The number one presentation killer…… You have a very good message to deliver but you can’t understand halfway through why people are starting to nod off! More often than not, it’s because your presentation is just too long. The audience has just got bored!
A rule of thumb I use is to allow at least 2 minutes per slide (excluding the cover and end slides). That means if your presentation is 20 minutes long, there definitely should not be more than 10 slides.
5. Reduce the content on each slide
Assuming you will present yourself, don’t have more than 5/6 lines of text on a single slide. The audience have come to listen to you the speaker, not to read your slides! Otherwise they could just have asked you to email them a copy of the slides the next day. You are the main act and your slides are simply a visual reminder of what you’re saying, not the other way around!
If your presentation requires the audience to be given every detail, give them a hand-out at the end – how bad is it if they ring you the next day with a question?
6. Make your presentation engaging and educational
As mentioned earlier, your goals are (or should be) to inform and educate. Ensure your message is crafted with these in mind. Then you need to make the presentation more engaging, both in terms of your spoken message and any supporting slides. Use simple visual prompts by bringing in graphs and diagrams to make points. A single video (no more) can add a lot but only if it is very relevant.
This can be a lot of effort but is really worth it. If you don’t have the PowerPoint skills yourself, use someone who does. You’ve gone to the bother of getting a room full of people together, it is so important now that you engage the audience fully. Oh and talk to your audience, not your slides! If there is an opportunity to interact with them by questions / looking for a show of hands, then this is even better.
7. Make sure everything works at the venue
Check out the venue beforehand and then on the day, get to the venue with loads of time to spare in case time is needed for any unforeseen problems. Nothing will damage your confidence and ultimately the delivery of your presentation more than rushing to try and sort out issues…. If possible, have someone there as a support to deal with any potential problems for you.
Is there enough parking nearby? Is the sound good enough in the room and are there enough chairs? What about the temperature in the room? Also, do a complete run through of the entire presentation with someone at the back of the room – not just the first few slides. Can they read the slides or is the typeface too small? Is the projector strong enough? Do all the links in the presentation work and will your video play properly? Once you see everything working perfectly, you will relax and can go and greet your guests.
8. Practice, practice, practice
I know, this is really obvious but so often ignored! The benefits of practice? Well first of all, the more prepared you are, the more confident you will be and the better your delivery will be! How many times have you finished a presentation and thought “I meant to say…… but just forgot”. This is less likely to happen if you practice. If you practice, you are more likely to stay on track in terms of the message and also your timings, so you’ll probably finish the presentation stronger.

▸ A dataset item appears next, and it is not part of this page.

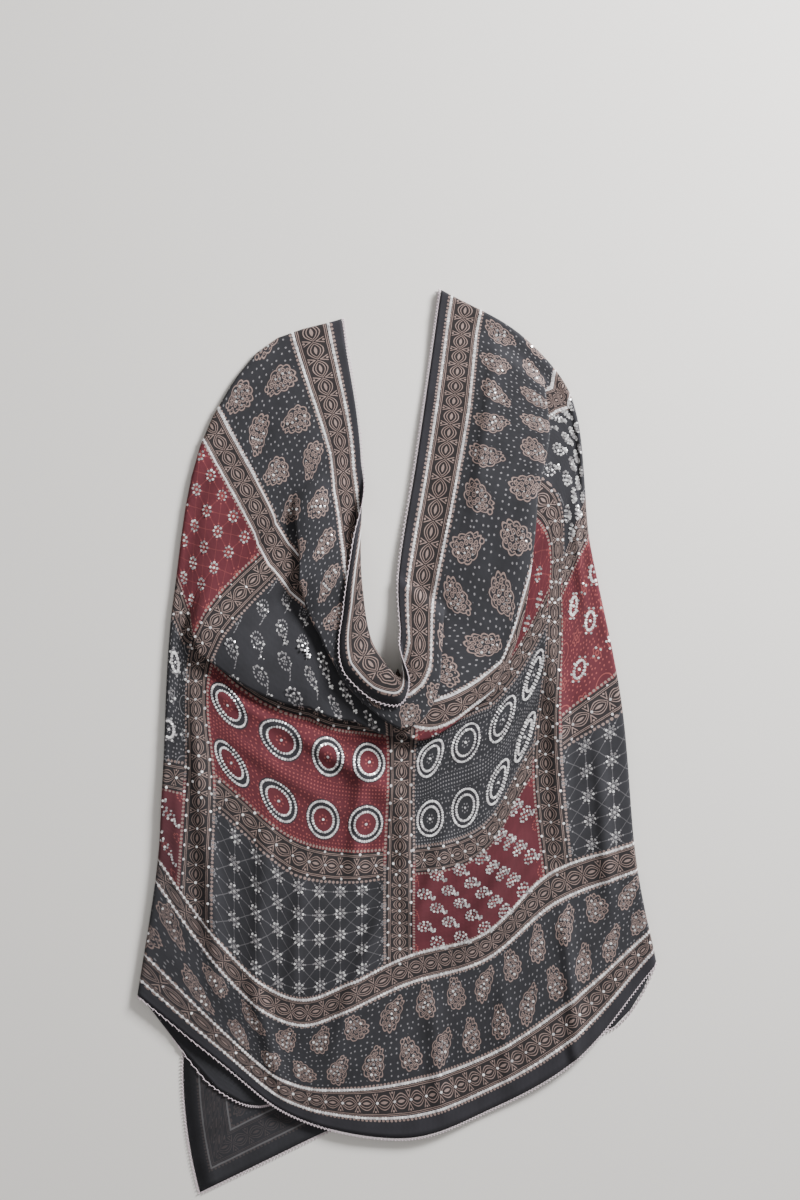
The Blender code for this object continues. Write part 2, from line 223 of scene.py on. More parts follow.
def section(u, v):
    """How far below the V a point of the front lies, and how high, from the arc lengths of its folds."""
    folds = pleats(u)
    inside = folds["edge_taken"] - v
    rolled = np.clip(inside, 0, folds["edge_turn"] * EDGE_RADIUS) / EDGE_RADIUS
    turned = np.maximum(inside - folds["edge_turn"] * EDGE_RADIUS, 0)
    along = np.where(inside > 0,
                     -EDGE_RADIUS * np.sin(rolled) - turned * np.cos(folds["edge_turn"]), -inside)
    height = EDGE_RADIUS * (1 - np.cos(rolled)) + turned * np.sin(folds["edge_turn"])
    lip_reach = 0
    drops = []
    for lip, turn, back, taken in zip(folds["lips"], folds["turns"], folds["backs"], folds["taken"]):
        past = v - lip
        run, down = pleat_run(past, turn, back)
        along = np.where(past > 0, lip - folds["edge_taken"] - lip_reach + run, along)
        drops.append((lip - folds["edge_taken"] - lip_reach, turn, back, down))
        lip_reach = lip_reach + taken
    for lip_along, turn, back, down in drops:
        whole = 2 * PLEAT_RADIUS * (1 - np.cos(turn)) + back * np.sin(turn)
        ramp_top = lip_along - back - 2 * PLEAT_RADIUS
        height = height + (whole - down) * ease(along, ramp_top - 0.12, ramp_top)
    return along, height

# %% [markdown]
# ## The plan, the layers and the side folds
# Seven splines along the length give a point on each row of the plan, and an eighth, across them, gives
# the place. The two ends go half a turn round the side folds and lie flat below the front, the right one
# lowest. One corner of it swings out at the lower left.

# %% Plan and layers
def plan(u, v, along):
    """The place on the floor of a point at u: a spline across the seven rows, `along` metres below the V."""
    left, right = look_up(v, SIDE_FOLD[-1]), look_up(v, SIDE_FOLD[1])
    lengths = np.stack([left, *(np.full_like(u, length) for length in PLAN_LENGTHS), right], axis=1)
    rows = np.stack([spline(lengths, np.broadcast_to(row, (len(u), *row.shape)), u) for row in PLAN], axis=1)
    steps = np.linalg.norm(np.diff(rows, axis=1), axis=2)
    reach = np.concatenate([np.zeros((len(u), 1)), np.cumsum(steps, axis=1)], axis=1)
    taken = taken_up(u)
    fourth = PLAN_WIDTHS[4] - taken
    knots = np.column_stack([*(fourth * reach[:, k] / reach[:, 4] for k in range(4)),
                             *(PLAN_WIDTHS[k] - taken for k in (4, 5, 6))])
    return spline(knots, rows, along) * SPREAD_OUT


def layer_levels(u, along):
    """The heights of the left end and of the front where the layers below reach, and lower elsewhere."""
    v = WIDTH * along / (WIDTH - taken_up(u))
    left, right = look_up(v, SIDE_FOLD[-1]), look_up(v, SIDE_FOLD[1])
    right_end = right - TAKE[1] * (LENGTH / 2 - right)
    left_end = left + TAKE[-1] * (LENGTH / 2 + left)
    over_right = np.maximum(ease(u, right_end - 0.10, right_end - 0.03), ease(v, 0.55, 0.8))
    over_left = 1 - ease(u, left_end + 0.03, left_end + 0.10)
    lower = THICK / 2 + LAYER_STEP * over_right
    return lower, lower + LAYER_STEP * over_left


def ridge_height(place, ridges):
    """A bell across each ridge, exp of minus the squared distance, tapered to the ridge's two ends."""
    height = np.zeros(len(place))
    for start_x, start_y, end_x, end_y, top, half in ridges:
        start, run = np.array((start_x, start_y)), np.array((end_x - start_x, end_y - start_y))
        offset = place / SPREAD_OUT - start
        share = offset @ run / (run @ run)
        across = np.linalg.norm(offset - np.clip(share, 0, 1)[:, None] * run, axis=1)
        taper = ease(share, -0.1, 0.3) * (1 - ease(share, 0.7, 1.1))
        height = height + top * taper * np.exp(-(across / half) ** 2)
    return height

# %% [markdown]
# ## Creases
# Thin cotton that has been worn keeps soft creases that follow its pull: swags from the shoulders to the
# cowl, drags from the arms, and long soft folds below. They are placed one by one, as the ridges are, but
# they are lower and there are more of them. A few long waves stand for the cloth's unevenness.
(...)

9. Spend time thinking about the Q&A
What are the likely questions and how will you respond? What are the potential curveballs and how will you deal with them? How will you deal with any unexpected and very negative question – think how you’ll cut this off cleanly and quickly and enable yourself to move on. Listen to the news that day. If there’s a current and relevant story, develop a position on it. If you want an easy start to the Q&A, plant a question in the room to get the conversation going.
10. Close the event out well
As soon as people start to get up from their chairs, there is a temptation to get back to the day job. Now though is the time to seek feedback that will help you plan future events, either through a feedback form or via a survey. And follow up then personally with people afterwards. You might just have opened up a new line of thinking in their heads that will result in opportunities for you.
Quality throughout is the key. High quality seminars, particularly a series of them over a few years can deliver excellent long term brand value to your business.